You are almost done! All that you need to do now is put it all together.

  1. Connect the solenoid on the misting array to the circuit. The directions of the wires do not matter as long as the wires are on the nodes separated by the diode. Feel free to use longer wires if you wish to set your misting array further from your circuit.
  2. Place your temperature sensor in a "good" place to measure air temperature. "Good" places would be shaded so that the sensor is out of direct sunlight. In the case of our project, we placed the temperature sensor beneath the eave of a chicken coop so that it was nearby the controller, and shaded from direct sunlight.

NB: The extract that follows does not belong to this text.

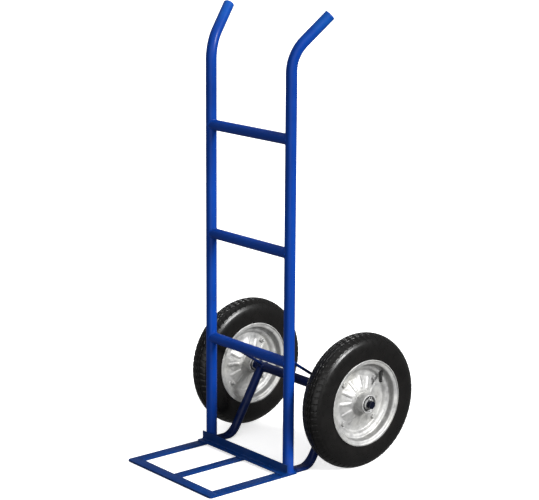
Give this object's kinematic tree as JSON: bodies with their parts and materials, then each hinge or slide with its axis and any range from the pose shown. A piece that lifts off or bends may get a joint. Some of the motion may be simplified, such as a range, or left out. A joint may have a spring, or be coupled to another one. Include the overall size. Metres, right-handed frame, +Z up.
{
  "type": "two-wheeled hand truck",
  "caption": "Upright hand truck: welded tube frame with crossbars and splayed handles, an open toe frame on the floor, and pneumatic wheels on a fixed axle.",
  "frame": {"origin": "on the floor, at the centre of the footprint of the standing truck", "axes": "+Z up along the uprights, +X across the truck along the axle towards the truck's right wheel as seen from the front, -Y towards the front edge of the toe frame and +Y towards the wheels and the person holding the handles"},
  "size_m": [0.563, 0.619, 1.1744],
  "materials": {
    "frame_paint": "glossy blue powder coat over welded steel",
    "zinc_steel": "bright zinc plated pressed steel",
    "bearing_steel": "ground bearing steel",
    "tyre_rubber": "semi-matt black rubber",
    "black_rubber": "smooth black rubber",
    "cap_plastic": "moulded black plastic",
    "plug_plastic": "moulded blue plastic end plug"
  },
  "bodies": {
    "frame": {"crossbar_lower": "frame_paint", "crossbar_middle": "frame_paint", "crossbar_upper": "frame_paint", "toe_front_bar": "frame_paint", "toe_angle_bar": "frame_paint", "toe_middle_bar": "frame_paint", "axle": "frame_paint", "axle_tube": "frame_paint", "upright_left": "frame_paint", "handle_plug_left": "plug_plastic", "toe_side_bar_left": "frame_paint", "stay_left": "frame_paint", "brace_rod_left": "frame_paint", "inner_washer_left": "zinc_steel", "outer_washer_left": "zinc_steel", "split_pin_left": "zinc_steel", "bearing_spacer_left": "bearing_steel", "bearing_inner_rings_left": "bearing_steel", "upright_right": "frame_paint", "handle_plug_right": "plug_plastic", "toe_side_bar_right": "frame_paint", "stay_right": "frame_paint", "brace_rod_right": "frame_paint", "inner_washer_right": "zinc_steel", "outer_washer_right": "zinc_steel", "split_pin_right": "zinc_steel", "bearing_spacer_right": "bearing_steel", "bearing_inner_rings_right": "bearing_steel"},
    "wheel_left": {"hub_left": "zinc_steel", "bearing_outer_rings_left": "bearing_steel", "bearing_balls_left": "bearing_steel", "bearing_cages_left": "bearing_steel", "bearing_seals_left": "black_rubber", "rim_outer_half_left": "zinc_steel", "rim_inner_half_left": "zinc_steel", "rim_bolts_left": "zinc_steel", "rim_nuts_left": "zinc_steel", "tyre_left": "tyre_rubber", "inner_tube_left": "black_rubber", "valve_stem_left": "black_rubber", "valve_cap_left": "cap_plastic"},
    "wheel_right": {"hub_right": "zinc_steel", "bearing_outer_rings_right": "bearing_steel", "bearing_balls_right": "bearing_steel", "bearing_cages_right": "bearing_steel", "bearing_seals_right": "black_rubber", "rim_outer_half_right": "zinc_steel", "rim_inner_half_right": "zinc_steel", "rim_bolts_right": "zinc_steel", "rim_nuts_right": "zinc_steel", "tyre_right": "tyre_rubber", "inner_tube_right": "black_rubber", "valve_stem_right": "black_rubber", "valve_cap_right": "cap_plastic"}
  },
  "joints": [
    {"name": "wheel_left_spin", "type": "hinge", "parent": "frame", "child": "wheel_left", "pos_m": [-0.2265, 0.1315, 0.178], "axis": [1, 0, 0], "continuous": true},
    {"name": "wheel_right_spin", "type": "hinge", "parent": "frame", "child": "wheel_right", "pos_m": [0.2265, 0.1315, 0.178], "axis": [1, 0, 0], "continuous": true}
  ]
}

  3. If you haven't already, upload the code to your Arduino.
  4. Turn on your facet.
  5. Power the circuit. Plug the circuit into the power sources. Remember, there will be two sources of power: a 5V source to power the Arduino and temperature sensor; and a 12V source to power the solenoid.
  6. Secure electronics to prevent damage from pecking. We accomplished this by adding a wooden hinged box around our battery, and adding other wooden covers over other electronic components.

Congratulations! You now have a customized, automatic misting system of your own. You can feel free to test it by placing the temperature sensor in boiling water. Once the temperature sensor heats up, you should see your misters start running!